Task goal. Copy out every line of the data exactly.

Supplied data.
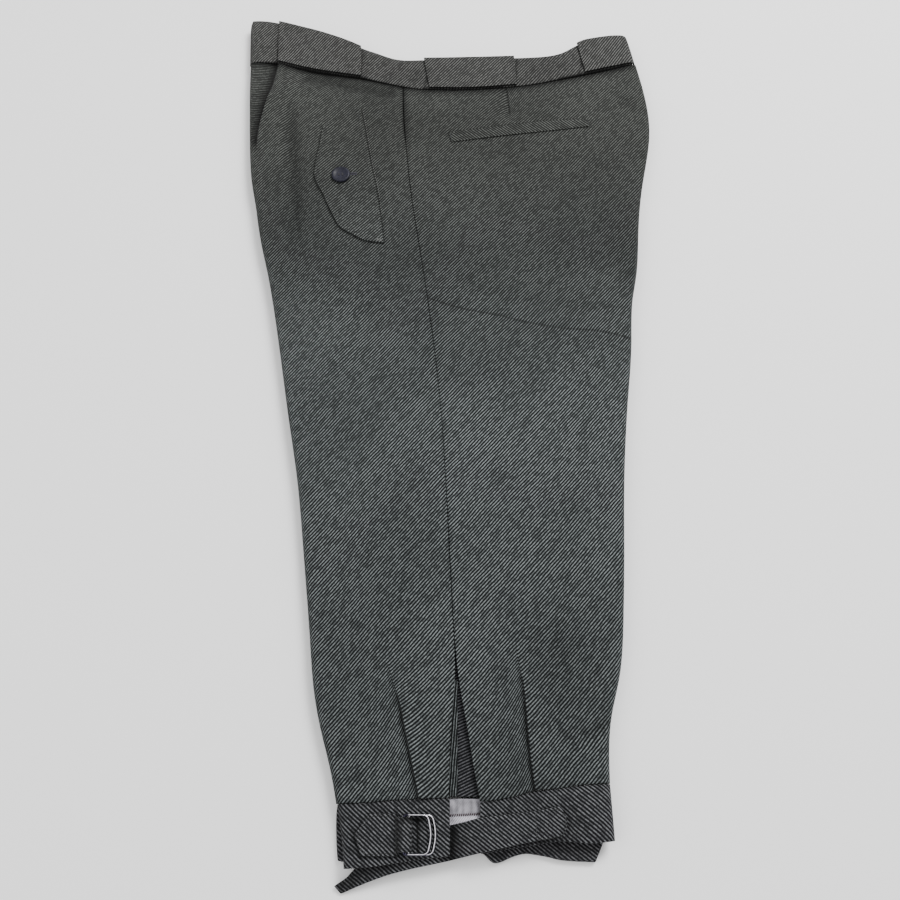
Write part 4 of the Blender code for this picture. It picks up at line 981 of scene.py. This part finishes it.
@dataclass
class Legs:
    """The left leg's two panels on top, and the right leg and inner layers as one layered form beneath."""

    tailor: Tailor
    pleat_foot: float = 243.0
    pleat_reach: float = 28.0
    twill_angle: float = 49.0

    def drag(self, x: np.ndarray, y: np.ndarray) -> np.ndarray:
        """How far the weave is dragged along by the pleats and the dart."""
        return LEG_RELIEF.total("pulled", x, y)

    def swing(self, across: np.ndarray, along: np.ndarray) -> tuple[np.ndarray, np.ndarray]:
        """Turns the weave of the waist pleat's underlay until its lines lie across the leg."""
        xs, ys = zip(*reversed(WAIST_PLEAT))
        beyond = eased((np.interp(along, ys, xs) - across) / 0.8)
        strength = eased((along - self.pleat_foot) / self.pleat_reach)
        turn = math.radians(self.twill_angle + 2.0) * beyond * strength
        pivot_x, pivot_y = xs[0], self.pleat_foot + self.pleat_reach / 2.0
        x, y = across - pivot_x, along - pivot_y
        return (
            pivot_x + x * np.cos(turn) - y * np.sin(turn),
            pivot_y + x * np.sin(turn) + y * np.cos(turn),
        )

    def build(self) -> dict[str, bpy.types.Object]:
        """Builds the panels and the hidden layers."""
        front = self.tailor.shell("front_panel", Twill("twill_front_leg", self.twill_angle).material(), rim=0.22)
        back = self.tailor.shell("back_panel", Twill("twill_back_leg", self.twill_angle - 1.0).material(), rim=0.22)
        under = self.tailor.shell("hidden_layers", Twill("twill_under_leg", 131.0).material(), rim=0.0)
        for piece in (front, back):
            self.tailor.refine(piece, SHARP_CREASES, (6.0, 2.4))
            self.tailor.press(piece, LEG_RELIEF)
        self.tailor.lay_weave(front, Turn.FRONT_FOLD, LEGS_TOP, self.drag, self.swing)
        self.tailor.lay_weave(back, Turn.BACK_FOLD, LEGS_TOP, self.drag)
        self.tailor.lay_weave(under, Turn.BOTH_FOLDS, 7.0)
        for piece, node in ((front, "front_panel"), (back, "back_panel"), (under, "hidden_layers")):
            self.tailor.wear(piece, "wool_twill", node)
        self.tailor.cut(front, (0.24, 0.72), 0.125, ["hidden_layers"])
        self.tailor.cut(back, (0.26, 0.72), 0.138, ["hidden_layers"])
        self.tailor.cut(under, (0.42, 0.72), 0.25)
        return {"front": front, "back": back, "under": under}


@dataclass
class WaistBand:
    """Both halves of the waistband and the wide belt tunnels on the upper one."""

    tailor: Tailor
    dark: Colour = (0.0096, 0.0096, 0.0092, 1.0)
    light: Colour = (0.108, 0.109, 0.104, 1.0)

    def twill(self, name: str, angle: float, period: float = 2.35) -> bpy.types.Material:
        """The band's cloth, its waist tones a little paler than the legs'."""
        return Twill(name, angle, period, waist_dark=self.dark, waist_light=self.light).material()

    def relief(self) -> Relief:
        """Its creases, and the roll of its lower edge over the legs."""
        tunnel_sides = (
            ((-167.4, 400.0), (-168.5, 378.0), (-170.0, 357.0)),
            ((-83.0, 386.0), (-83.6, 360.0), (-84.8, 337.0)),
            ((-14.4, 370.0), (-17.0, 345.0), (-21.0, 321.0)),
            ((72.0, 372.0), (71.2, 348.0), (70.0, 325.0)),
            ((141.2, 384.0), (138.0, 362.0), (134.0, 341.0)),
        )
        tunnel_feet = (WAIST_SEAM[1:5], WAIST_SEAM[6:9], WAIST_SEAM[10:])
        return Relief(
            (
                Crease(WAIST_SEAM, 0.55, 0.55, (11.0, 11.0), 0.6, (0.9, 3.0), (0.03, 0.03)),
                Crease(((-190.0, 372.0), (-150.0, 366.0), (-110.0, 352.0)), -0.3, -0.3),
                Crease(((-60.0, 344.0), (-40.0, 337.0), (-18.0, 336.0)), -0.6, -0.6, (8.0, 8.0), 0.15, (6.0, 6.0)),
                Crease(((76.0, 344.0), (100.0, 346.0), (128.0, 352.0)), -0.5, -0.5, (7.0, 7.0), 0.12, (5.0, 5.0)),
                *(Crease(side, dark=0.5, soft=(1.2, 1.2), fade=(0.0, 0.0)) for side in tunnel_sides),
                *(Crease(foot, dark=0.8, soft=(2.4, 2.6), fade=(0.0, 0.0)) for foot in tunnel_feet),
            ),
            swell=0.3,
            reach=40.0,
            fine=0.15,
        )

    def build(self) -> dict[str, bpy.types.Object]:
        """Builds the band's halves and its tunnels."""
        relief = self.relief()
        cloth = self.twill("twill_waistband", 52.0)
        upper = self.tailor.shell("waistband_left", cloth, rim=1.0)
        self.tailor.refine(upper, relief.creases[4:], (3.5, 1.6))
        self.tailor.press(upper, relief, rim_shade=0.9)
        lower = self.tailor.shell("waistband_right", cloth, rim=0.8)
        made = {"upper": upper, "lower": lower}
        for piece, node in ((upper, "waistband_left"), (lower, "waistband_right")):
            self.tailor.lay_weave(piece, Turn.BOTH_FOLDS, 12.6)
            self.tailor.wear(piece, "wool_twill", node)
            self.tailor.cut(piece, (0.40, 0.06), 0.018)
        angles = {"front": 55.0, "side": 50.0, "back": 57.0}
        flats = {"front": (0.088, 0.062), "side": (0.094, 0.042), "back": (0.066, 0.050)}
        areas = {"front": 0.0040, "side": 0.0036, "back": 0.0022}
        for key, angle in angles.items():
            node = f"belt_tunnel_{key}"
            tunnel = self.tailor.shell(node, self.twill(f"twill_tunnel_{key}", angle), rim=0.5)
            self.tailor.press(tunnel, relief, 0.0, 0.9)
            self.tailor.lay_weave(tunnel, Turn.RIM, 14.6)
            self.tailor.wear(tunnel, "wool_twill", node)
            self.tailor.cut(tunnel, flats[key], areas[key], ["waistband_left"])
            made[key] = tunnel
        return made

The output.
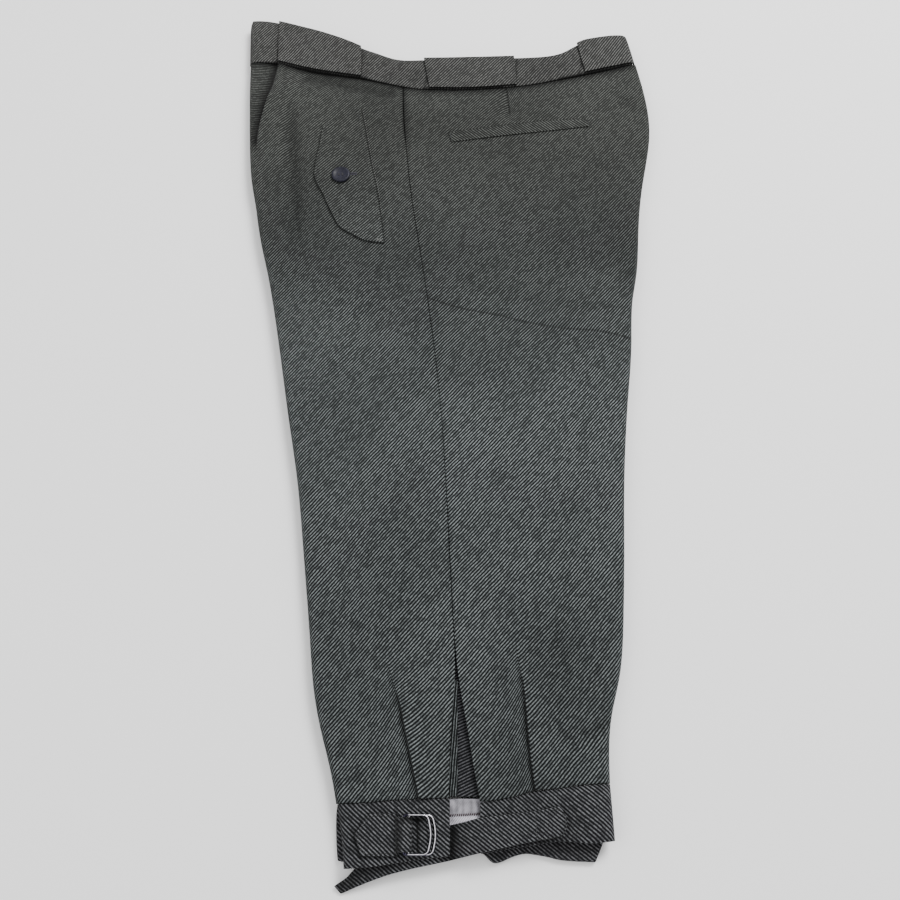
Write part 4 of the Blender code for this picture. It picks up at line 981 of scene.py. This part finishes it.
@dataclass
class Legs:
    """The left leg's two panels on top, and the right leg and inner layers as one layered form beneath."""

    tailor: Tailor
    pleat_foot: float = 243.0
    pleat_reach: float = 28.0
    twill_angle: float = 49.0

    def drag(self, x: np.ndarray, y: np.ndarray) -> np.ndarray:
        """How far the weave is dragged along by the pleats and the dart."""
        return LEG_RELIEF.total("pulled", x, y)

    def swing(self, across: np.ndarray, along: np.ndarray) -> tuple[np.ndarray, np.ndarray]:
        """Turns the weave of the waist pleat's underlay until its lines lie across the leg."""
        xs, ys = zip(*reversed(WAIST_PLEAT))
        beyond = eased((np.interp(along, ys, xs) - across) / 0.8)
        strength = eased((along - self.pleat_foot) / self.pleat_reach)
        turn = math.radians(self.twill_angle + 2.0) * beyond * strength
        pivot_x, pivot_y = xs[0], self.pleat_foot + self.pleat_reach / 2.0
        x, y = across - pivot_x, along - pivot_y
        return (
            pivot_x + x * np.cos(turn) - y * np.sin(turn),
            pivot_y + x * np.sin(turn) + y * np.cos(turn),
        )

    def build(self) -> dict[str, bpy.types.Object]:
        """Builds the panels and the hidden layers."""
        front = self.tailor.shell("front_panel", Twill("twill_front_leg", self.twill_angle).material(), rim=0.22)
        back = self.tailor.shell("back_panel", Twill("twill_back_leg", self.twill_angle - 1.0).material(), rim=0.22)
        under = self.tailor.shell("hidden_layers", Twill("twill_under_leg", 131.0).material(), rim=0.0)
        for piece in (front, back):
            self.tailor.refine(piece, SHARP_CREASES, (6.0, 2.4))
            self.tailor.press(piece, LEG_RELIEF)
        self.tailor.lay_weave(front, Turn.FRONT_FOLD, LEGS_TOP, self.drag, self.swing)
        self.tailor.lay_weave(back, Turn.BACK_FOLD, LEGS_TOP, self.drag)
        self.tailor.lay_weave(under, Turn.BOTH_FOLDS, 7.0)
        for piece, node in ((front, "front_panel"), (back, "back_panel"), (under, "hidden_layers")):
            self.tailor.wear(piece, "wool_twill", node)
        self.tailor.cut(front, (0.24, 0.72), 0.125, ["hidden_layers"])
        self.tailor.cut(back, (0.26, 0.72), 0.138, ["hidden_layers"])
        self.tailor.cut(under, (0.42, 0.72), 0.25)
        return {"front": front, "back": back, "under": under}


@dataclass
class WaistBand:
    """Both halves of the waistband and the wide belt tunnels on the upper one."""

    tailor: Tailor
    dark: Colour = (0.0096, 0.0096, 0.0092, 1.0)
    light: Colour = (0.108, 0.109, 0.104, 1.0)

    def twill(self, name: str, angle: float, period: float = 2.35) -> bpy.types.Material:
        """The band's cloth, its waist tones a little paler than the legs'."""
        return Twill(name, angle, period, waist_dark=self.dark, waist_light=self.light).material()

    def relief(self) -> Relief:
        """Its creases, and the roll of its lower edge over the legs."""
        tunnel_sides = (
            ((-167.4, 400.0), (-168.5, 378.0), (-170.0, 357.0)),
            ((-83.0, 386.0), (-83.6, 360.0), (-84.8, 337.0)),
            ((-14.4, 370.0), (-17.0, 345.0), (-21.0, 321.0)),
            ((72.0, 372.0), (71.2, 348.0), (70.0, 325.0)),
            ((141.2, 384.0), (138.0, 362.0), (134.0, 341.0)),
        )
        tunnel_feet = (WAIST_SEAM[1:5], WAIST_SEAM[6:9], WAIST_SEAM[10:])
        return Relief(
            (
                Crease(WAIST_SEAM, 0.55, 0.55, (11.0, 11.0), 0.6, (0.9, 3.0), (0.03, 0.03)),
                Crease(((-190.0, 372.0), (-150.0, 366.0), (-110.0, 352.0)), -0.3, -0.3),
                Crease(((-60.0, 344.0), (-40.0, 337.0), (-18.0, 336.0)), -0.6, -0.6, (8.0, 8.0), 0.15, (6.0, 6.0)),
                Crease(((76.0, 344.0), (100.0, 346.0), (128.0, 352.0)), -0.5, -0.5, (7.0, 7.0), 0.12, (5.0, 5.0)),
                *(Crease(side, dark=0.5, soft=(1.2, 1.2), fade=(0.0, 0.0)) for side in tunnel_sides),
                *(Crease(foot, dark=0.8, soft=(2.4, 2.6), fade=(0.0, 0.0)) for foot in tunnel_feet),
            ),
            swell=0.3,
            reach=40.0,
            fine=0.15,
        )

    def build(self) -> dict[str, bpy.types.Object]:
        """Builds the band's halves and its tunnels."""
        relief = self.relief()
        cloth = self.twill("twill_waistband", 52.0)
        upper = self.tailor.shell("waistband_left", cloth, rim=1.0)
        self.tailor.refine(upper, relief.creases[4:], (3.5, 1.6))
        self.tailor.press(upper, relief, rim_shade=0.9)
        lower = self.tailor.shell("waistband_right", cloth, rim=0.8)
        made = {"upper": upper, "lower": lower}
        for piece, node in ((upper, "waistband_left"), (lower, "waistband_right")):
            self.tailor.lay_weave(piece, Turn.BOTH_FOLDS, 12.6)
            self.tailor.wear(piece, "wool_twill", node)
            self.tailor.cut(piece, (0.40, 0.06), 0.018)
        angles = {"front": 55.0, "side": 50.0, "back": 57.0}
        flats = {"front": (0.088, 0.062), "side": (0.094, 0.042), "back": (0.066, 0.050)}
        areas = {"front": 0.0040, "side": 0.0036, "back": 0.0022}
        for key, angle in angles.items():
            node = f"belt_tunnel_{key}"
            tunnel = self.tailor.shell(node, self.twill(f"twill_tunnel_{key}", angle), rim=0.5)
            self.tailor.press(tunnel, relief, 0.0, 0.9)
            self.tailor.lay_weave(tunnel, Turn.RIM, 14.6)
            self.tailor.wear(tunnel, "wool_twill", node)
            self.tailor.cut(tunnel, flats[key], areas[key], ["waistband_left"])
            made[key] = tunnel
        return made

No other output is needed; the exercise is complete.